Steel explains that Henry VIII wanted to change the public's relationship with the Catholic Church. "Because the Church had too much power and money, Henry VIII started to put through edicts to deprive the Church of its power and influence," says Steel. One way in which the monarch intended to accomplish this deprivation of power involved eliminating what he deemed "idols" of the Catholic Church. Henry and his successor son Edward VI "pushed through a series of reforms geared toward eliminations of works of art in churches and in private homes because this promoted idolatry," says Steel. In fact, they "offered rewards to destroy these."

As evidence of the "iconoclasm," a few of the alabaster panels show Henry and Edward sympathizers' attempts to deface depictions of holy figures, along with Jesus' last few days on earth.

"In this crucifixion, you can see that the heads have been cut off," says Steel, pointing to a panel where Jesus no longer has a head where one obviously had been. Even in this state, Steel says, it's a miracle that these works survived this time period at all. "They were buried, hidden away, or otherwise removed from the ravages of the iconoclasm."

Several centuries later, the alabaster panels still serve as reminders of Christianity's most trying times. During some of these wearisome moments, Mark recounts that Jesus himself often left the hustle and bustle of crowds to pray alone (Mark 6:45-46). Maybe He had the right idea.

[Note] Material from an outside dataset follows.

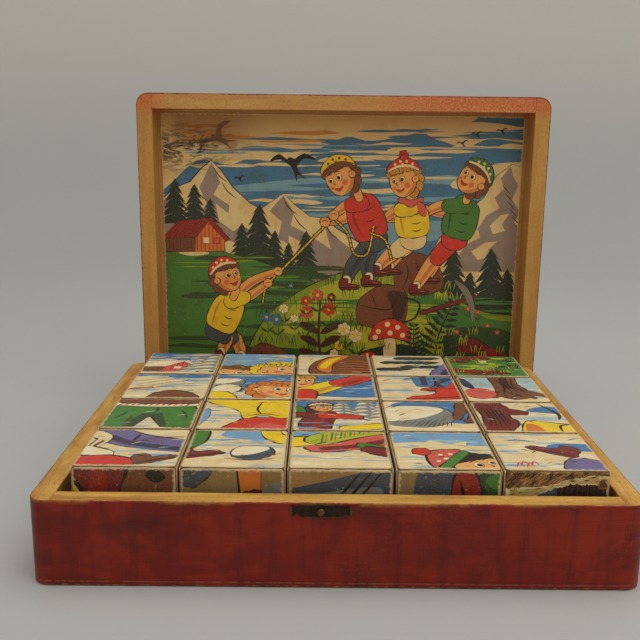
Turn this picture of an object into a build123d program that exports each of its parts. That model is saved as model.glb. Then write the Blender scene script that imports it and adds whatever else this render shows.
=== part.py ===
"""Picture-cube puzzle: a wooden tray full of printed cubes, and its separate lid stood up behind.

Millimetres, +Z up. The origin is the centre of the tray's underside. X runs along the tray's
length, and Y from its front, where the catch is, to its back.
"""

import os
from math import cos, radians, sin

from build123d import *

os.makedirs("parts", exist_ok=True)

# Cubes
columns = 5
rows = 4
cube_side = 39.7
cube_gap = 0.7
core_edge_round = 1.2
print_thickness = 0.3
cube_wander = 0.1  # how far a cube lies from its even place, each way
cube_turn = 0.25  # how many degrees a cube is turned on its spot, each way
floor_clearance = 0.1  # between a cube's underside and the tray's bottom panel

# The block of cubes in the tray
play_x = 6.9
play_y = 4.9
block_shift_x = 1.0
block_shift_y = 0.8

# Box walls, which tray and lid share because they were made as one box and sawn apart
side_wall = 8.6
end_wall = 8.4
panel_thickness = 2.4
outer_corner_round = 6.5
rim_round = 0.5
panel_edge_round = 0.9
finger_height = 6.0
tray_first_slice = 1.2  # the part of a finger that the saw left at the tray's rim
tray_fingers = 5
lid_first_slice = 3.5
lid_fingers = 2

# Catch
catch_length = 22.4
catch_body_length = 15.0
catch_height = 5.0
catch_waist = 2.6
catch_thickness = 0.6
catch_tip_bulge = 1.1
catch_offset_x = -6.3
catch_below_rim = 0.3
stud_radius = 1.35
stud_reach = 1.5
stud_round = 0.5

# Lid
lid_behind_tray = 7.9
lid_shift_x = 5.0
picture_margin = 1.8
picture_thickness = 0.4

# Worked out from the values above
cube_pitch = cube_side + cube_gap
core_side = cube_side - 2 * print_thickness
hollow_width = columns * cube_pitch - cube_gap + play_x
hollow_depth = rows * cube_pitch - cube_gap + play_y
box_width = hollow_width + 2 * side_wall
box_depth = hollow_depth + 2 * end_wall
tray_wall_height = tray_first_slice + tray_fingers * finger_height
lid_wall_height = lid_first_slice + lid_fingers * finger_height
lid_depth = panel_thickness + lid_wall_height
lid_back_y = box_depth / 2 + lid_behind_tray + lid_depth

# A box half is built on its panel's outer face: x to the right, y to its back, z to its rim.
tray_plane = Plane.XY
lid_plane = Plane(origin=(lid_shift_x, lid_back_y, box_depth / 2), x_dir=(1, 0, 0), z_dir=(0, -1, 0))


def write(solid, name):
    """Labels a finished piece and writes it as its own file."""
    solid.label = name
    export_step(solid, f"parts/{name}.step")


def finger_bands(first_slice, fingers):
    """Heights (low, high, belongs to a side wall) of the fingers, counted from the rim down."""
    wall_height = first_slice + fingers * finger_height
    bands = [(wall_height - first_slice, wall_height, True)]
    for count in range(fingers):
        high = wall_height - first_slice - count * finger_height
        bands.append((high - finger_height, high, count % 2 == 1))
    return bands


def wall(plane, side, first_slice, fingers, is_side_wall):
    """One wall of a box half. side is -1 for the left or front wall and 1 for the other."""
    wall_height = first_slice + fingers * finger_height
    corner_x = box_width / 2 - side_wall / 2
    corner_y = box_depth / 2 - end_wall / 2
    with BuildPart() as piece:
        with BuildSketch(plane.offset(panel_thickness)):
            if is_side_wall:
                with Locations((side * corner_x, 0)):
                    Rectangle(side_wall, box_depth)
            else:
                with Locations((0, side * corner_y)):
                    Rectangle(box_width, end_wall)
        extrude(amount=wall_height)
        for low, high, belongs_to_side in finger_bands(first_slice, fingers):
            if belongs_to_side != is_side_wall:
                with BuildSketch(plane.offset(panel_thickness + low)):
                    for end in (-1, 1):
                        corner = (side * corner_x, end * corner_y)
                        if not is_side_wall:
                            corner = (end * corner_x, side * corner_y)
                        with Locations(corner):
                            Rectangle(side_wall, end_wall)
                extrude(amount=high - low, mode=Mode.SUBTRACT)
        with BuildSketch(plane):
            RectangleRounded(box_width, box_depth, outer_corner_round)
        extrude(amount=panel_thickness + wall_height, mode=Mode.INTERSECT)
        rim = piece.faces().sort_by(Axis(plane.origin, plane.z_dir))[-1]
        long_edges = [edge for edge in rim.edges() if edge.length > box_depth / 2]
        fillet(long_edges, radius=rim_round)
    return piece.part


def panel(plane):
    """The flat panel glued under the walls, with its outer edge eased."""
    with BuildPart() as piece:
        with BuildSketch(plane):
            RectangleRounded(box_width, box_depth, outer_corner_round)
        extrude(amount=panel_thickness)
        outer_face = piece.faces().sort_by(Axis(plane.origin, plane.z_dir))[0]
        fillet(outer_face.edges(), radius=panel_edge_round)
    return piece.part


# Tray
write(panel(tray_plane), "tray_bottom_panel")
write(wall(tray_plane, -1, tray_first_slice, tray_fingers, False), "tray_front_wall")
write(wall(tray_plane, 1, tray_first_slice, tray_fingers, False), "tray_back_wall")
write(wall(tray_plane, -1, tray_first_slice, tray_fingers, True), "tray_left_wall")
write(wall(tray_plane, 1, tray_first_slice, tray_fingers, True), "tray_right_wall")

# Lid, stood on its back wall with its open side to the front
write(panel(lid_plane), "lid_top_panel")
write(wall(lid_plane, 1, lid_first_slice, lid_fingers, False), "lid_front_wall")
write(wall(lid_plane, -1, lid_first_slice, lid_fingers, False), "lid_back_wall")
write(wall(lid_plane, -1, lid_first_slice, lid_fingers, True), "lid_left_wall")
write(wall(lid_plane, 1, lid_first_slice, lid_fingers, True), "lid_right_wall")

with BuildPart() as lid_picture:
    with BuildSketch(lid_plane.offset(panel_thickness)):
        Rectangle(hollow_width - 2 * picture_margin, hollow_depth - 2 * picture_margin)
    extrude(amount=picture_thickness)
write(lid_picture.part, "lid_picture_sheet")


# Catch: a thin plate with waisted, flared ends, and the round stud that a hook closes over
def catch_plate(plane):
    """The stamped plate, on the face whose plane has x along it and y towards the rim."""
    body_end = catch_body_length / 2
    tip = catch_length / 2 - catch_tip_bulge
    half_height = catch_height / 2
    half_waist = catch_waist / 2
    waist_x = (body_end + tip) / 2
    with BuildPart() as piece:
        with BuildSketch(plane):
            Rectangle(catch_body_length, catch_height)
            for end in (-1, 1):
                with BuildLine():
                    upper = ThreePointArc(
                        (end * body_end, half_height), (end * waist_x, half_waist), (end * tip, half_height)
                    )
                    tip_arc = ThreePointArc(
                        upper @ 1, (end * catch_length / 2, 0), (end * tip, -half_height)
                    )
                    lower = ThreePointArc(
                        tip_arc @ 1, (end * waist_x, -half_waist), (end * body_end, -half_height)
                    )
                    Line(lower @ 1, upper @ 0)
                make_face()
        extrude(amount=catch_thickness)
    return piece.part


rim_z = panel_thickness + tray_wall_height
catch_z = rim_z - catch_below_rim - catch_height / 2
catch_place = Plane(
    origin=(catch_offset_x, -box_depth / 2, catch_z), x_dir=(1, 0, 0), z_dir=(0, -1, 0)
)
write(catch_plate(catch_place), "catch_plate")

with BuildPart() as catch_stud:
    with BuildSketch(catch_place.offset(catch_thickness)):
        Circle(stud_radius)
    extrude(amount=stud_reach)
    head = catch_stud.faces().sort_by(Axis.Y)[0]
    fillet(head.edges(), radius=stud_round)
write(catch_stud.part, "catch_stud")


# Cubes, numbered from the front row and the left column
def cube_plane(column, row):
    """The plane under a cube's core, a little off its even place, as cubes lie in a tray."""
    count = row * columns + column
    x = block_shift_x + (column - (columns - 1) / 2) * cube_pitch + cube_wander * sin(2.3 * count)
    y = block_shift_y + (row - (rows - 1) / 2) * cube_pitch + cube_wander * sin(4.1 * count + 1)
    z = panel_thickness + floor_clearance + print_thickness
    turn = radians(cube_turn * sin(3.7 * count + 2))
    return Plane(origin=(x, y, z), x_dir=(cos(turn), sin(turn), 0), z_dir=(0, 0, 1))


def cube_core(plane):
    """The pressed core, with its edges rounded."""
    with BuildPart() as core:
        with BuildSketch(plane):
            Rectangle(core_side, core_side)
        extrude(amount=core_side)
        fillet(core.edges(), radius=core_edge_round)
    return core.part


def torn_area(face):
    """What is missing of a sheet that has been torn off along its upper edge."""
    flat = core_side - 2 * core_edge_round
    with BuildPart() as missing:
        with BuildSketch(Plane(origin=face.center(), x_dir=(1, 0, 0), z_dir=face.normal_at())):
            with BuildLine():
                edge = Polyline(
                    (-0.50 * flat, 0.34 * flat),
                    (-0.16 * flat, 0.36 * flat),
                    (0.01 * flat, 0.40 * flat),
                    (0.11 * flat, 0.45 * flat),
                    (0.26 * flat, 0.46 * flat),
                    (0.32 * flat, 0.48 * flat),
                    (0.50 * flat, 0.48 * flat),
                )
                Polyline(edge @ 1, (0.50 * flat, 0.50 * flat), (-0.50 * flat, 0.50 * flat), edge @ 0)
            make_face()
        extrude(amount=print_thickness)
    return missing.part


def cube_prints(core, torn):
    """The papers glued to a core, one on the flat of each face."""
    faces = core.faces().filter_by(GeomType.PLANE)
    with BuildPart() as prints:
        for face in faces:
            extrude(face, amount=print_thickness)
        if torn:
            add(torn_area(faces.sort_by(Axis.Y)[0]), mode=Mode.SUBTRACT)
    return prints.part


for row in range(rows):
    for column in range(columns):
        name = f"cube_r{row + 1}_c{column + 1}"
        core = cube_core(cube_plane(column, row))
        is_torn = row == 0 and column == columns - 1
        write(core, f"{name}_core")
        write(cube_prints(core, is_torn), f"{name}_prints")
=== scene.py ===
"""Looks of a picture-cube puzzle: a wooden tray of printed cubes, and its lid stood up behind it.

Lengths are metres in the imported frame's axes, and millimetres where a name or a comment says so. Prints
are drawn flat in millimetres: a point of a drawing is a complex number, x to the right and y up. A motif
is drawn about one unit large, and its pen says where it goes and how many millimetres a unit is.
"""

import cmath
import math
import random

import bmesh
import bpy
import numpy as np
from mathutils import Matrix, Vector, noise
from mathutils.geometry import delaunay_2d_cdt


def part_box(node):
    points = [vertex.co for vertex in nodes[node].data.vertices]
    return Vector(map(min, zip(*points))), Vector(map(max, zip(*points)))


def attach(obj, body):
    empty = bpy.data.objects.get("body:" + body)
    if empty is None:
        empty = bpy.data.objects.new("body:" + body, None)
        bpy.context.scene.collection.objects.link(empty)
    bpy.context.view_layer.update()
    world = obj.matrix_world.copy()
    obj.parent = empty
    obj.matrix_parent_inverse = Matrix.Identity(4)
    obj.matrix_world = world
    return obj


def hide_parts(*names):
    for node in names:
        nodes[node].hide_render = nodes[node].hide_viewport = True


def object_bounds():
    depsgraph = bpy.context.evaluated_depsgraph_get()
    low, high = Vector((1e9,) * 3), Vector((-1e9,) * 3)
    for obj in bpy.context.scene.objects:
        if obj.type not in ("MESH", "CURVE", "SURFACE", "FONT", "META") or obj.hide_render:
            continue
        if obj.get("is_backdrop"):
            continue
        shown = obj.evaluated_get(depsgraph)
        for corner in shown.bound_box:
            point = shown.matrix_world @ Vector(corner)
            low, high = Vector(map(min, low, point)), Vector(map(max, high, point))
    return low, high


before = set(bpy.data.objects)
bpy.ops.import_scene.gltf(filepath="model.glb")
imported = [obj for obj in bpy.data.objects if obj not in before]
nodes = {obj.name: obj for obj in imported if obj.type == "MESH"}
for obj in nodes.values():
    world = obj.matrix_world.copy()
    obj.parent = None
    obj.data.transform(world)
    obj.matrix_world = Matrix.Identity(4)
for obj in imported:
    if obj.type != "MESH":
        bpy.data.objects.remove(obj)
cad_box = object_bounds()

MM = 0.001
COLUMNS, ROWS = 5, 4

# ---------------------------------------------------------------- places, read from the frame
tray_low, tray_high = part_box("tray_bottom_panel")
rim_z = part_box("tray_front_wall")[1].z
lid_low, lid_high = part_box("lid_top_panel")
lid_rim_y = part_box("lid_front_wall")[0].y
side_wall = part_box("tray_left_wall")[1].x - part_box("tray_left_wall")[0].x
end_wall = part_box("tray_front_wall")[1].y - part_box("tray_front_wall")[0].y
picture_low, picture_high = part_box("lid_picture_sheet")
CORNER_ROUND = 0.0065
FINGER = 0.006
PANEL_MM = (tray_high.z - tray_low.z) / MM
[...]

Though "Jesus Christ Superstar," Franco Zeffirelli's "Jesus of Nazareth," and other similar musicals, films and television shows provide toe-tapping, entertaining and yet admittedly educational depictions of the Gospels' accounts of Jesus' final moments and resurrection, perhaps quieting the mind, stilling the heart, and giving each sense its own time and space by soaking in these delicate carvings or other similar, hand-wrought works will provide a deeper sense of gratitude and remembrance this Easter season.